CAMP WILLIAMS — Artillerists of the Utah National Guard 222nd Field Artillery are firing at distant targets with their huge 155 mm cannons, the blasts of the live ammunition tearing across the desert.
"We try to add more and more realism and rigor every day," said the commander, Lt. Col. Larsen, from Ephraim. Like most others interviewed Monday in the 500-member Utah National Guard unit, for security reasons he wished to be identified by rank and last name but not first name.
"It's important that we anticipate anything that might happen to us."
The "triple deuce" is based in Cedar City. Any day now, it expects to be sent overseas, possibly to Iraq, along with its self-propelled howitzers, the huge ammunition trucks, tents, and personnel carriers.
Staying aware of the battles that are raging in Iraq helps the 222nd "take our job seriously here," Larsen added. "The better job we do here, the more rigorous we are here, the more of these guys will survive and come home."
At a field command post of tents and Humvees and an ambulance, two soldiers talk about their feelings.
"You train for this over and over," said Spec. James Green, Provo. "Every time we go to drill, this is what we do."
But it feels different now.
"Boring most of the time, and then you get anxiety at the same time. Then you get excited. You feel kind of everything," he said. "It's not just one feeling. Mostly, I'm surprised we don't feel much fear. Feel like we're pretty much prepared for it."
Sgt. Jeff McKinney, from North Carolina but now living in Cedar City, said morale is improving now that the weather is nicer. "We're working a lot better as a team and we feel pretty confident about it," he said.
A couple of miles from the command post, three howitzers of B Battery are arranged in a long arc, two ammunition trucks parked behind them. When a howitzer is about to fire, its engine revs, diesel smoke billows briefly and the barrel lifts from the cradle support. The tube shifts, taking aim.
"Standby!" yells a soldier who has been communicating by radio with the men inside the howitzer. A second later the gun fires, and reporters with earplugs hear the concussion as a boom. On tape, it is a powerful, echoing blast. Simultaneously, an orange flame leaps from the muzzle and for an instant something dark seems to whiz through the air.
The barrel recoils, the impact of the air pressure is like a light punch on the body, gray smoke puffs from the cannon, and then silence reigns. About 19 second later, black smoke and gray dust spring from a far away hillside. In another 13 seconds, the boom of the exploding shell reaches observers.
Back at Battery B, Sgt. Allred was talking on a field telephone at the door of a Humvee. He paused long enough to explain that in this exercise, the artillerists were "making sure that he's firing exactly where his computer says it is."
With the type of ammunition usually employed, said Staff Sgt. Schurtz, in charge of the center gun, rounds can reach more than 11 miles.
The weapon's computer system "will calculate its own fire mission," he said. "It'll determine from where it sits, to hit the target, where the tube needs to be positioned. . . .

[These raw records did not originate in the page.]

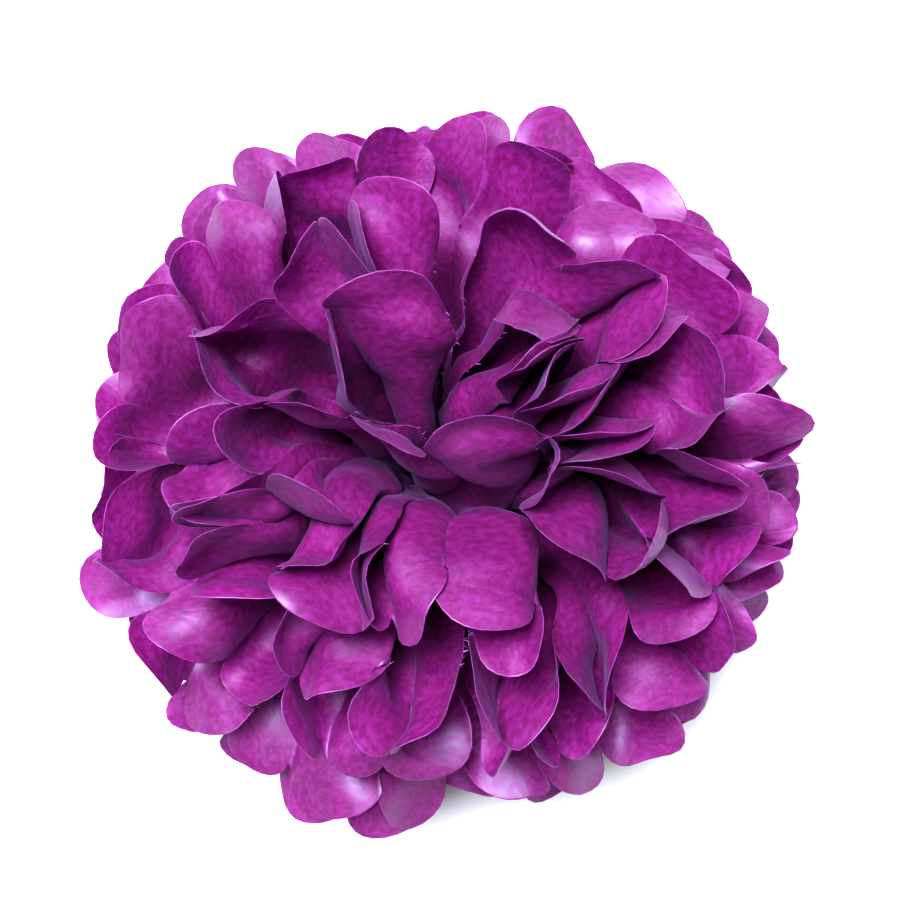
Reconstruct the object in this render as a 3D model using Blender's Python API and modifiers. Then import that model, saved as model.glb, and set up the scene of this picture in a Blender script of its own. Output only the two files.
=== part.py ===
"""A tissue paper pom pom, lying on a table with one pole up.

Ten sheets of tissue are stacked, folded into an accordion of equal pleats, pinched at the waist with
a wire and cut round at the pleats' ends. Each half then fans out through half a circle, and the
sheets are pulled apart one by one, half of them up and half of them down, which makes a ball.

Every sheet starts here as its flat cut shape and is then folded and fanned, so it stays one piece of
paper from end to end. The paper is drawn thicker than it is, and its fine gathers at the waist are
left out, so that neighbouring sheets stay clear of each other.

Units are metres. The pom pom's axis is +Z, the table is z = 0, and the sheets' length runs along X.
"""

import math

import bmesh
import bpy

COLLECTION_NAME = "tissue_paper_pom_pom"

# The sheets as cut
SHEET_LENGTH = 0.255
PLEAT_WIDTH = 0.031
PLEAT_COUNT = 14
LOBE_CUTS = 5  # points on each round pleat end
PAPER_THICKNESS = 0.00035

# The bound stack
SHEET_COUNT = 10
STACK_PITCH = 0.0012
STACK_RADIUS = 0.0068
WAIST_HEIGHT = 0.090
WAIST_HALF_LENGTH = 0.0025  # of the straight band under the wire

# The fans
EDGE_AZIMUTH = 90.6  # of a sheet's outer edges, degrees from the sheet's length
SHEET_RISE = (-60.0, -37.5, -26.0, -15.0, -5.0, 6.0, 20.0, 35.0, 51.0, 68.0)  # degrees, lowest first

# The lowest sheet, which the table splays out. Its middle pleat is opened flat, and its petals lie
# on the table.
SPREAD_RISE = -62.0
VALLEY_RISE = -72.0
RIDGE_RISE = -48.0
VALLEY_BEND = 0.010  # radius at which a fold turns out along the table
VALLEY_FOOT = 0.0012  # height at which the valley folds run out
RIDGE_BEND = 0.025
RIDGE_FOOT = 0.008  # lowest point of the ridge folds
BEND_ROWS = (0.082, 0.088, 0.094, 0.100)  # extra rows of points where the folds turn

# The binding wire
WIRE_RADIUS = 0.0004
WIRE_GAP = 0.0003
LOOP_POINTS = 20
TWIST_TURNS = 4
TWIST_POINTS = 8  # points in each turn
TWIST_PITCH = 0.0045
TWIST_GAP = 0.0001  # between the two strands

TISSUE_COLOUR = (0.33, 0.012, 0.27, 1.0)
WIRE_COLOUR = (0.05, 0.16, 0.06, 1.0)


def clear_scene():
    for leftover in list(bpy.data.objects):
        bpy.data.objects.remove(leftover, do_unlink=True)


def new_collection(name):
    collection = bpy.data.collections.new(name)
    bpy.context.scene.collection.children.link(collection)
    return collection


def new_material(name, colour, roughness, metallic=0.0):
    material = bpy.data.materials.new(name)
    material.use_nodes = True
    shader = material.node_tree.nodes["Principled BSDF"]
    shader.inputs["Base Color"].default_value = colour
    shader.inputs["Roughness"].default_value = roughness
    shader.inputs["Metallic"].default_value = metallic
    material.diffuse_color = colour
    return material


def stack_height(sheet):
    """The height of a sheet's waist above or below the middle of the stack."""
    return (sheet - (SHEET_COUNT - 1) / 2) * STACK_PITCH


def root_radius(sheet):
    """The radius of the round end of a sheet's waist band, from which its fan spreads."""
    return math.sqrt(STACK_RADIUS**2 - stack_height(sheet) ** 2)


def petal_reach(sheet):
    """The length of a fan, from its root to the end of its petals."""
    return SHEET_LENGTH / 2 - WAIST_HALF_LENGTH - root_radius(sheet)


def notch_reach(sheet):
    """The distance from a fan's root at which its petals part."""
    return petal_reach(sheet) - PLEAT_WIDTH / 2


def is_ridge(fold):
    return fold % 2 == 1


def zigzag_rise(sheet):
    """How far, in degrees, a fold stands above or below its sheet's middle for the pleats to keep
    their width at the petals' notches."""
    step = math.radians(2 * EDGE_AZIMUTH / PLEAT_COUNT)
    run = notch_reach(sheet) * math.cos(math.radians(SHEET_RISE[sheet]))
    spacing = (root_radius(sheet) + run) * step
    height = math.sqrt(PLEAT_WIDTH**2 - spacing**2)
    return math.degrees(height / 2 / notch_reach(sheet))


def run_and_climb(distance, start_height, rise, bend, foot):
    """How far out and how far up a falling fold has gone after a distance along it. It curves round
    at the bend radius to run level at the foot's height."""
    steep = math.radians(-rise)
    drop = start_height - foot - bend * (1 - math.cos(steep))
    straight = min(distance, drop / math.sin(steep))
    turned = min((distance - straight) / bend, steep)
    level = distance - straight - bend * turned
    run = straight * math.cos(steep) + bend * (math.sin(steep) - math.sin(steep - turned)) + level
    climb = -straight * math.sin(steep) - bend * (math.cos(steep - turned) - math.cos(steep))
    return run, climb


def spread_azimuth():
    """The azimuth from fold to fold at which the lowest sheet's middle pleat lies flat and is as wide
    as the paper."""
    height = WAIST_HEIGHT + stack_height(0)
    run, _ = run_and_climb(notch_reach(0), height, SPREAD_RISE, VALLEY_BEND, PAPER_THICKNESS / 2)
    return math.degrees(2 * math.asin(PLEAT_WIDTH / 2 / (root_radius(0) + run)))


def lowest_fold(fold):
    """A fold of the lowest sheet: its azimuth and rise in degrees, its bend radius and its foot."""
    middle = PLEAT_COUNT // 2
    from_middle = abs(fold - middle)
    spread = spread_azimuth()
    if from_middle <= 1:
        return spread * (fold - middle), SPREAD_RISE, VALLEY_BEND, PAPER_THICKNESS / 2
    azimuth = spread + (EDGE_AZIMUTH - spread) * (from_middle - 1) / (middle - 1)
    azimuth = math.copysign(azimuth, fold - middle)
    if is_ridge(fold):
        return azimuth, RIDGE_RISE, RIDGE_BEND, RIDGE_FOOT
    return azimuth, VALLEY_RISE, VALLEY_BEND, VALLEY_FOOT


def fold_point(sheet, fold, distance):
    """A point on one fold of a sheet's right-hand half, at a distance from the fan's root."""
    height = WAIST_HEIGHT + stack_height(sheet)
    if sheet == 0:
        azimuth, rise, bend, foot = lowest_fold(fold)
        run, climb = run_and_climb(distance, height, rise, bend, foot)
    else:
        azimuth = EDGE_AZIMUTH * (2 * fold / PLEAT_COUNT - 1)
        sway = zigzag_rise(sheet) if is_ridge(fold) else -zigzag_rise(sheet)
        slope = math.radians(SHEET_RISE[sheet] + sway)
        run, climb = distance * math.cos(slope), distance * math.sin(slope)
    outward = root_radius(sheet) + run
    turn = math.radians(azimuth)
    return (
        WAIST_HALF_LENGTH + outward * math.cos(turn),
        outward * math.sin(turn),
        height + climb,
    )


def folded(sheet, across, along):
    """Where a point of the flat sheet lies once it is folded and fanned. across runs over the pleats
    from one edge, and along runs from the fans' roots, with the left-hand fan's below zero."""
    pleat = min(int(across / PLEAT_WIDTH + 1e-6), PLEAT_COUNT - 1)
    share = across / PLEAT_WIDTH - pleat
    distance = max(abs(along) - WAIST_HALF_LENGTH, 0.0)
    near = fold_point(sheet, pleat, distance)
    far = fold_point(sheet, pleat + 1, distance)
    x, y, z = (a + (b - a) * share for a, b in zip(near, far))
    return math.copysign(x, along), y, z


def sheet_rows(sheet):
    """The places along a sheet of its rows of points, from one end to the other."""
    notch = notch_reach(sheet)
    rows = [0.0, notch / 2, notch, petal_reach(sheet)]
    if sheet == 0:
        rows = sorted(rows + list(BEND_ROWS))
    right = [WAIST_HALF_LENGTH + row for row in rows]
    return [-row for row in reversed(right)] + right


def flat_sheet(sheet):
    """The sheet as cut: a grid of pleats whose two ends are rounded, pleat by pleat."""
    rows = sheet_rows(sheet)
    end, notch_end = rows[-1], rows[-2]
    cut = bmesh.new()
    bmesh.ops.create_grid(cut, x_segments=PLEAT_COUNT, y_segments=len(rows) - 1, size=1.0)
    for vert in cut.verts:
        fold = round((vert.co.x + 1) / 2 * PLEAT_COUNT)
        row = round((vert.co.y + 1) / 2 * (len(rows) - 1))
        vert.co = (fold * PLEAT_WIDTH, rows[row], 0.0)

    def at_end(vert):
        return abs(abs(vert.co.y) - end) < 1e-6

    end_edges = [edge for edge in cut.edges if all(at_end(vert) for vert in edge.verts)]
    bmesh.ops.bisect_edges(cut, edges=end_edges, cuts=LOBE_CUTS)
    radius = PLEAT_WIDTH / 2
    for vert in filter(at_end, cut.verts):
        pleat = min(int(vert.co.x / PLEAT_WIDTH + 1e-6), PLEAT_COUNT - 1)
        turn = math.pi * (vert.co.x / PLEAT_WIDTH - pleat)
        vert.co.x = pleat * PLEAT_WIDTH + radius * (1 - math.cos(turn))
        vert.co.y = math.copysign(notch_end + radius * math.sin(turn), vert.co.y)
    bmesh.ops.remove_doubles(cut, verts=cut.verts, dist=1e-6)
    return cut


def make_sheet(sheet, collection, material):
    name = f"tissue_sheet_{sheet + 1:02d}"
    paper = flat_sheet(sheet)
    for vert in paper.verts:
        vert.co = folded(sheet, vert.co.x, vert.co.y)
    bmesh.ops.recalc_face_normals(paper, faces=paper.faces)
    mesh = bpy.data.meshes.new(name)
    paper.to_mesh(mesh)
    paper.free()
    mesh.materials.append(material)
    sheet_object = bpy.data.objects.new(name, mesh)
    collection.objects.link(sheet_object)

    wall = sheet_object.modifiers.new("paper thickness", "SOLIDIFY")
    wall.thickness = PAPER_THICKNESS
    wall.offset = 0.0
    wall.use_even_offset = True
    return sheet_object


def wire_route():
    """The wire's centre line: in along one strand of the twist, round the stack and out again."""
    loop_radius = STACK_RADIUS + PAPER_THICKNESS / 2 + WIRE_GAP + WIRE_RADIUS
    strand_radius = WIRE_RADIUS + TWIST_GAP / 2
    twist_start = loop_radius + 2 * WIRE_RADIUS
    steps = TWIST_TURNS * TWIST_POINTS

    def strand(step, phase):
        turn = 2 * math.pi * step / TWIST_POINTS + phase
        return (
            strand_radius * math.sin(turn),
            -twist_start - TWIST_PITCH * step / TWIST_POINTS,
            WAIST_HEIGHT + strand_radius * math.cos(turn),
        )

    def loop(step):
        mouth = 2 * strand_radius / loop_radius
        angle = (math.pi - mouth) * (1 - 2 * step / LOOP_POINTS)
        return (
            0.0,
            loop_radius * math.cos(angle),
            WAIST_HEIGHT + loop_radius * math.sin(angle),
        )

    route = [strand(step, 0.0) for step in range(steps, -1, -1)]
    route += [loop(step) for step in range(LOOP_POINTS + 1)]
    route += [strand(step, math.pi) for step in range(steps + 1)]
    return route


def make_wire(collection, material):
    curve = bpy.data.curves.new("binding_wire", "CURVE")
    curve.dimensions = "3D"
    curve.bevel_depth = WIRE_RADIUS
    curve.bevel_resolution = 2
    curve.use_fill_caps = True
    route = wire_route()
    spline = curve.splines.new("POLY")
    spline.points.add(len(route) - 1)
    for point, place in zip(spline.points, route):
        point.co = (*place, 1.0)
    curve.materials.append(material)
    wire = bpy.data.objects.new("binding_wire", curve)
    collection.objects.link(wire)
    return wire


def main():
    clear_scene()
    collection = new_collection(COLLECTION_NAME)
    for sheet in range(SHEET_COUNT):
        tissue = new_material(f"dyed tissue {sheet + 1}", TISSUE_COLOUR, 0.75)
        make_sheet(sheet, collection, tissue)
    lacquered = new_material("green lacquered wire", WIRE_COLOUR, 0.4, 0.6)
    make_wire(collection, lacquered)


main()
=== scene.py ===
"""The looks of a tissue paper pom pom: ten pleated and fluffed sheets, the wire that binds them and a
plain studio stage. Lengths are in millimetres up to the point where a mesh is made."""

import math

import bpy
import numpy as np
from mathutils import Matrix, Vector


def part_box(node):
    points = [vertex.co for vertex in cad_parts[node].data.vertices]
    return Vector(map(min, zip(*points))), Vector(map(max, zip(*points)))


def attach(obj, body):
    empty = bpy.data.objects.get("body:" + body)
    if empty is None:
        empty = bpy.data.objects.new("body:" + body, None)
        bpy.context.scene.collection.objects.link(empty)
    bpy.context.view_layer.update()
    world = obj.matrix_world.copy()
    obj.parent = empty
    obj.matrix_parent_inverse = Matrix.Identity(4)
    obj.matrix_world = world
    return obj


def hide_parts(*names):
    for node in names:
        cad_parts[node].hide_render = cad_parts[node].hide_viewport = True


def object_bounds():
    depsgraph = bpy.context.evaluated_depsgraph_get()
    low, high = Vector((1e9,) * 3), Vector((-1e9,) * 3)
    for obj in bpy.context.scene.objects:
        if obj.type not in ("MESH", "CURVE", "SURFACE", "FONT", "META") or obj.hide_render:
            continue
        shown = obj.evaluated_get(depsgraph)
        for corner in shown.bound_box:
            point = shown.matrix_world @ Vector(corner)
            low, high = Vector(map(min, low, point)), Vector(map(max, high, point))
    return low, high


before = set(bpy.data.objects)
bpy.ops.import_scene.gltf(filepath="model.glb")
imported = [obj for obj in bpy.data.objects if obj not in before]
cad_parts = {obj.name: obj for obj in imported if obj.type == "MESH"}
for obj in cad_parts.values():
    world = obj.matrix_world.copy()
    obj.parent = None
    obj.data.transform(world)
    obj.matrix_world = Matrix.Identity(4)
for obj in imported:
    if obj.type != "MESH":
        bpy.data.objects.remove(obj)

bl_info = {
    "name": "Tissue Paper Pom Pom",
    "version": (1, 0, 0),
    "blender": (4, 5, 0),
    "location": "3D View > Sidebar > Pom Pom",
    "description": "Fluffs pleated tissue sheets into a pom pom and sets a plain stage for it",
    "category": "Object",
}

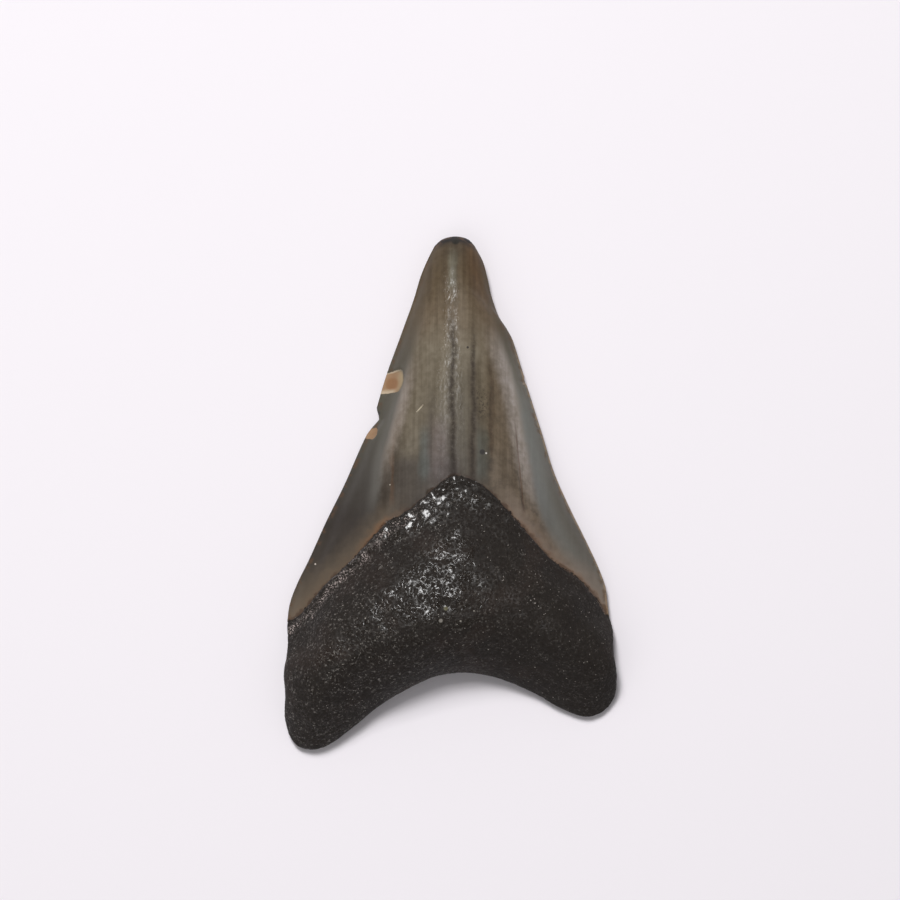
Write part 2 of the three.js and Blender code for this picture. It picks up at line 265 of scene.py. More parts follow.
def sheet(lingual):   # rows of points with what the surface needs to know about each
    across = easedSteps(form["columns"], form["rimCloser"])
    crownDown = np.linspace(0, 1, form["crownRows"] + 1) ** form["tipCloser"]
    rootDown = easedSteps(form["rootRows"], form["rimCloser"])[1:]
    border = "lingualBorder" if lingual else "labialBorder"
    q = np.broadcast_to(2 * across - 1, (len(crownDown), len(across)))
    step = everyNth["rootRim"]
    rimPath = np.vstack([paths["leftSide"][::step], paths["base"][::step], paths["rightSide"][::-step]])

    crownPlan = patchPoints("tip", border, "leftEdge", "rightEdge", across, crownDown)
    down = crownDown[:, None] + 0 * q
    halfWidth = patchWidth("leftEdge", "rightEdge", crownDown) / 2
    crownZ = crownHeights(q, halfWidth, down, crownPlan[..., 1], lingual)
    outlined = (np.abs(q) == 1) | (down == 0)
    crownZ = np.where(outlined, crownRim(down), crownZ)

    rootPlan = patchPoints(border, "base", "leftSide", "rightSide", across, rootDown)
    q = np.broadcast_to(2 * across - 1, (len(rootDown), len(across)))
    down = rootDown[:, None] + 0 * q
    halfWidth = patchWidth("leftSide", "rightSide", rootDown) / 2
    x, y = rootPlan[..., 0], rootPlan[..., 1]
    rimDistance = pathDistance(rootPlan.reshape(-1, 2), rimPath).reshape(x.shape)
    rootZ = rootHeights(q, halfWidth, down, x, y, rimDistance, lingual)
    outlined = (np.abs(q) == 1) | (down == 1)
    rootZ = np.where(outlined, rootRim(x, down), rootZ)

    plan = np.vstack([crownPlan, rootPlan])
    height = np.maximum(np.vstack([crownZ, rootZ]), 0)
    points = np.dstack([plan, height])
    grid = {
        "across": np.broadcast_to(2 * across - 1, height.shape),
        "down": np.concatenate([crownDown, 1 + rootDown])[:, None] + 0 * height,
    }
    return points, grid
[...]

"Once that tube is laid on target, it needs to be manually loaded and manually fired from inside the gun."
Don't call the self-propelled howitzer a tank. "This is actually a field artillery piece. It's a cannon, different from tanks because the tanks are armored vehicles," he said.
The howitzers are big cans of hardened aluminum, usually giving indirect fire. The artillerists may not even see the targets as they define the battlefield, laying down shells before infantrymen and tanks advance.
The vehicle has a maximum speed of 38 mph. It weighs 56,000 pounds empty and 64,000 pounds loaded with ammunition and fuel.
"It has a 133-gallon tank, with a cruising range of 186 (miles)," he said.
Master Sgt. Dodds, a trainer from the 91st Division in Fort Carson who watched the exercise, said the gun is a versatile weapon that can "do a lot of damage."
From inside the gun you can look through the barrel and see its rifling. Shells are racked around the small interior, an oval maybe 7 feet by 8 feet. A computer screen with yellow lettering on black background is mounted above a small chair where the gunner will sit. The huge barrel may recoil several feet into this compartment after it fires a shot.
"As a gunner, I take care of the gunpowder, setting the fuse times, setting the shell-fuse combinations," said Staff Sgt. Haggerty.
Bags of gunpowder are color-coded. "Right now we're shooting white bag," he said.
"There's green bag, white bag, red bag (for) different distances." The computer will calculate the distance, tell which gunpowder increments to use and aim the weapon.
Inside the howitzer, he said, "there's almost no noise." The helmets that the soldiers wear helps that way, but it's intrinsically much louder outside.
What's hardest about the job? "Everything but firing," he said. "Putting bullets downrange is the fun part, the easy part."
The hard part includes tasks like defending the perimeter and protecting against nuclear, biological and chemical attack.
Pfc. Johnson, who loads the gun, puts in the primer and yanks the lanyard cord to fire it, says he is looking forward to going overseas "'cause I'm ready — but it's a long time to be away."